-- Provided material --
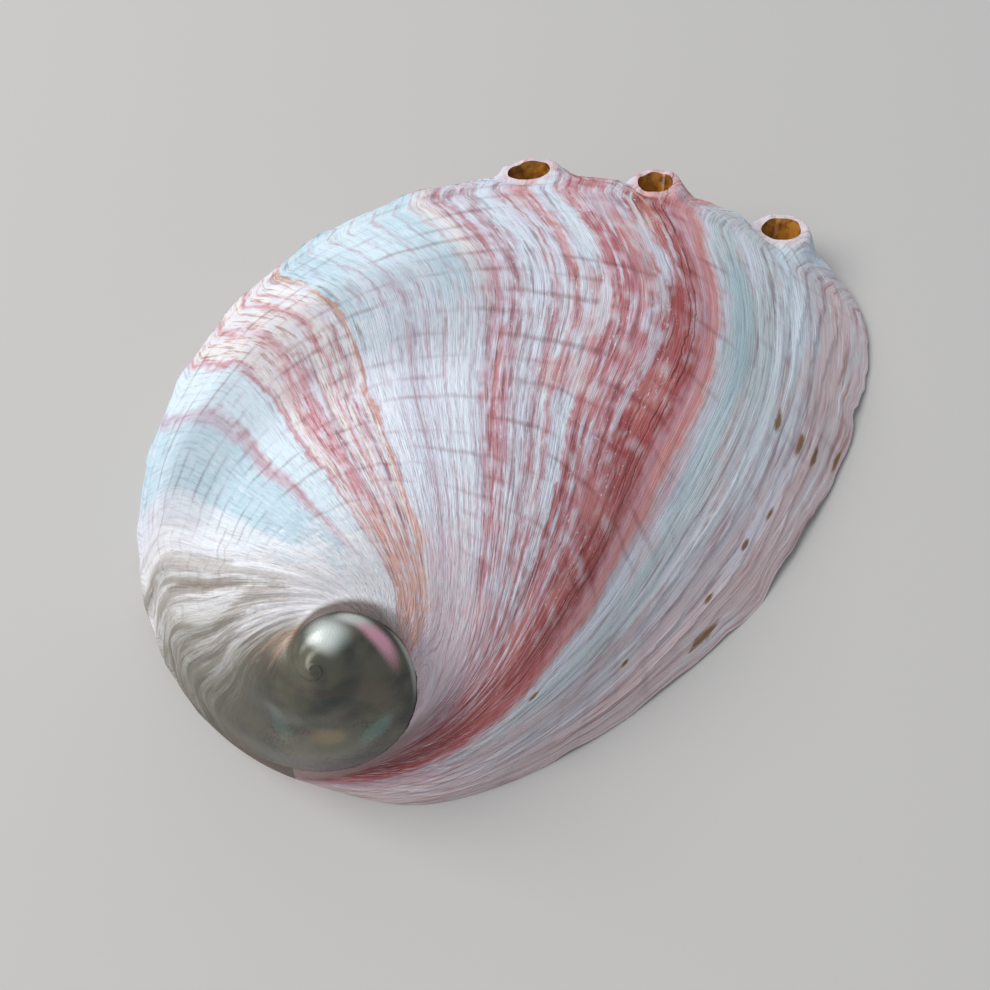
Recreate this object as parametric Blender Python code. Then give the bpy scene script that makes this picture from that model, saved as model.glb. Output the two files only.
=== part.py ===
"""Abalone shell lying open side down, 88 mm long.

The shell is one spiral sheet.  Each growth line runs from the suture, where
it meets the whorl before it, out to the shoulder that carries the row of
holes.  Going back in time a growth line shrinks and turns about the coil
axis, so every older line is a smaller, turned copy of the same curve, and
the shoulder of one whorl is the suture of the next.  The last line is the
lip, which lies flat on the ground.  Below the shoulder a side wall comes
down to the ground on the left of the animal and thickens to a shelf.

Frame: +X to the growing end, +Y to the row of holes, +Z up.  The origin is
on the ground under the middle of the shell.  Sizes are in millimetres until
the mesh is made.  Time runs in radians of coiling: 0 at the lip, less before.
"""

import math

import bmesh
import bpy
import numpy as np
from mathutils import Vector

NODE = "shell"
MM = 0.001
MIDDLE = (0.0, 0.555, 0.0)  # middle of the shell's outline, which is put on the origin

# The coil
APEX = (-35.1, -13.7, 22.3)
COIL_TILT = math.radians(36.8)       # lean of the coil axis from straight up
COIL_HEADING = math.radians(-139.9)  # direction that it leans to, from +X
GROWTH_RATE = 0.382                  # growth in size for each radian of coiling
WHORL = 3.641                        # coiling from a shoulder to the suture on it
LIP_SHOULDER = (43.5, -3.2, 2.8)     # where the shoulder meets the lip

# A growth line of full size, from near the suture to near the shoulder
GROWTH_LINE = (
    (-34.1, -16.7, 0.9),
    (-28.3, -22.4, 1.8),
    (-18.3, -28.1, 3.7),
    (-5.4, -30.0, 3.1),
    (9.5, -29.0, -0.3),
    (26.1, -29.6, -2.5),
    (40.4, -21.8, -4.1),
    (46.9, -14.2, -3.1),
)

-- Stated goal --
Begin with the first line of the data above and, please, print each line exactly until you have printed the line containing "MIDDLE = (0.0, 0.555, 0.0)"; print nothing else.

-- Output of the exercise --
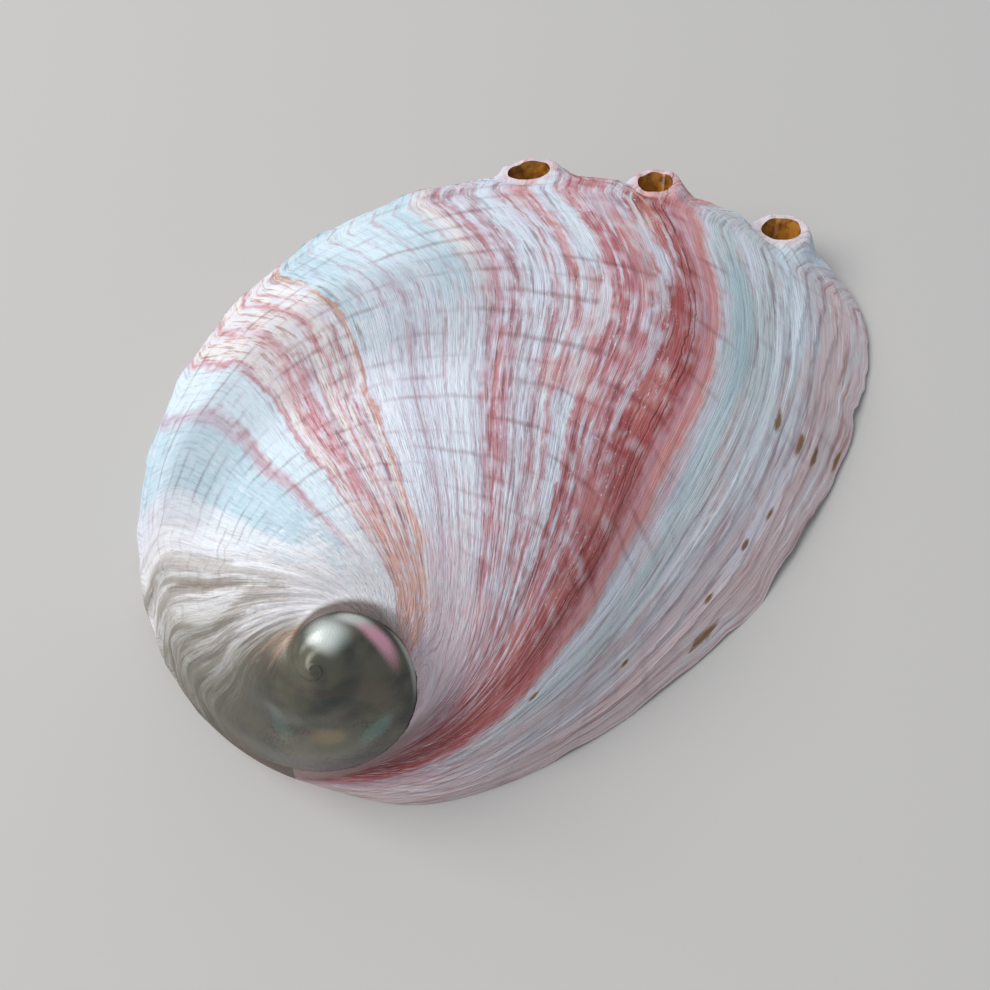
Recreate this object as parametric Blender Python code. Then give the bpy scene script that makes this picture from that model, saved as model.glb. Output the two files only.
=== part.py ===
"""Abalone shell lying open side down, 88 mm long.

The shell is one spiral sheet.  Each growth line runs from the suture, where
it meets the whorl before it, out to the shoulder that carries the row of
holes.  Going back in time a growth line shrinks and turns about the coil
axis, so every older line is a smaller, turned copy of the same curve, and
the shoulder of one whorl is the suture of the next.  The last line is the
lip, which lies flat on the ground.  Below the shoulder a side wall comes
down to the ground on the left of the animal and thickens to a shelf.

Frame: +X to the growing end, +Y to the row of holes, +Z up.  The origin is
on the ground under the middle of the shell.  Sizes are in millimetres until
the mesh is made.  Time runs in radians of coiling: 0 at the lip, less before.
"""

import math

import bmesh
import bpy
import numpy as np
from mathutils import Vector

NODE = "shell"
MM = 0.001
MIDDLE = (0.0, 0.555, 0.0)  # middle of the shell's outline, which is put on the origin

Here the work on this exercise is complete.